La plupart des législateurs ont rompu les liens de sociabilité, et occasionné ou entretenu les suites fâcheuses de cette rupture.

Tâchons maintenant de confirmer, par l’expérience, des vérités que nous venons d’établir par le raisonnement ; vérités importantes et précieuses qui, depuis six à sept mille ans, qu’une grande partie de notre espèce se souvient d’avoir reçu des lois, ont été contredites par ceux qui se sont mêlés de les lui prescrire.

Montrons que ces prétendus sages, que notre imbécillité admire, en privant la moitié des hommes des biens de la nature, ont abrogé ses sages dispositions, et ont ouvert la porte à tous les crimes[1]

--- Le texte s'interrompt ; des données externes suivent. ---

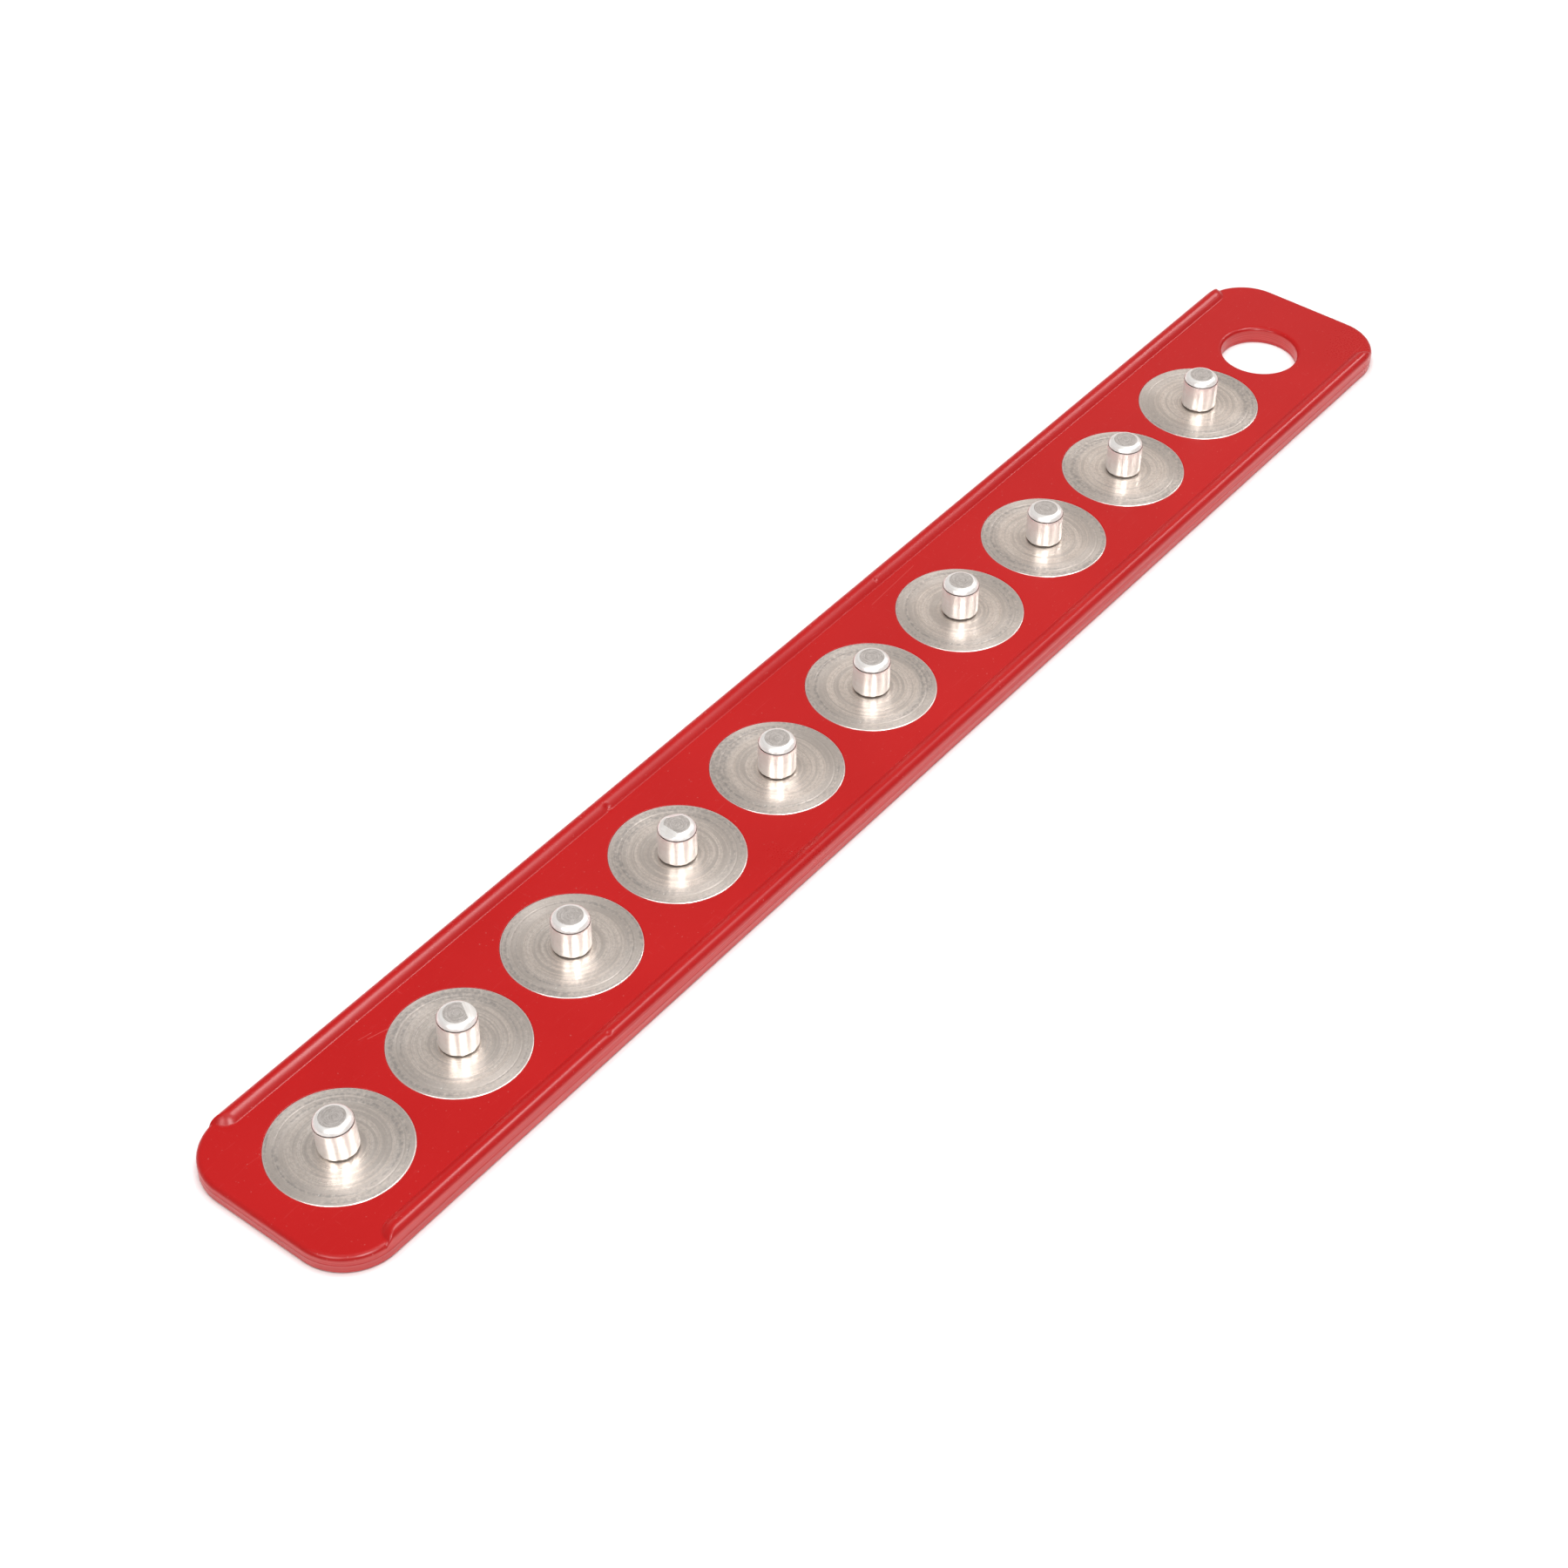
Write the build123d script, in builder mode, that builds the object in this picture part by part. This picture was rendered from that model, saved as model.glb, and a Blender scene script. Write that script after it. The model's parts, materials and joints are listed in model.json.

Ces guides, aussi aveugles que ceux qu’ils prétendaient conduire, ont éteint tous les motifs d’affection qui devaient nécessairement faire le lien des forces de l’humanité. Ils ont changé toute prévoyance unanime, toute communication de secours, en de timides soucis partagés entre les membres dépecés de ce grand corps ; ils ont, par mille agitations contraires de ces parties désunies, confondues,

  1. Qu’on suspende ici l’objection qu’on pourrait me faire en faveur des législateurs ; qu’ils n’ont rien changé ni corrompu. Je prouverai, par la suite, que plusieurs en peuvent être accusés, et qu’en fait de reforme, qui n’améliore rien, gâte tout.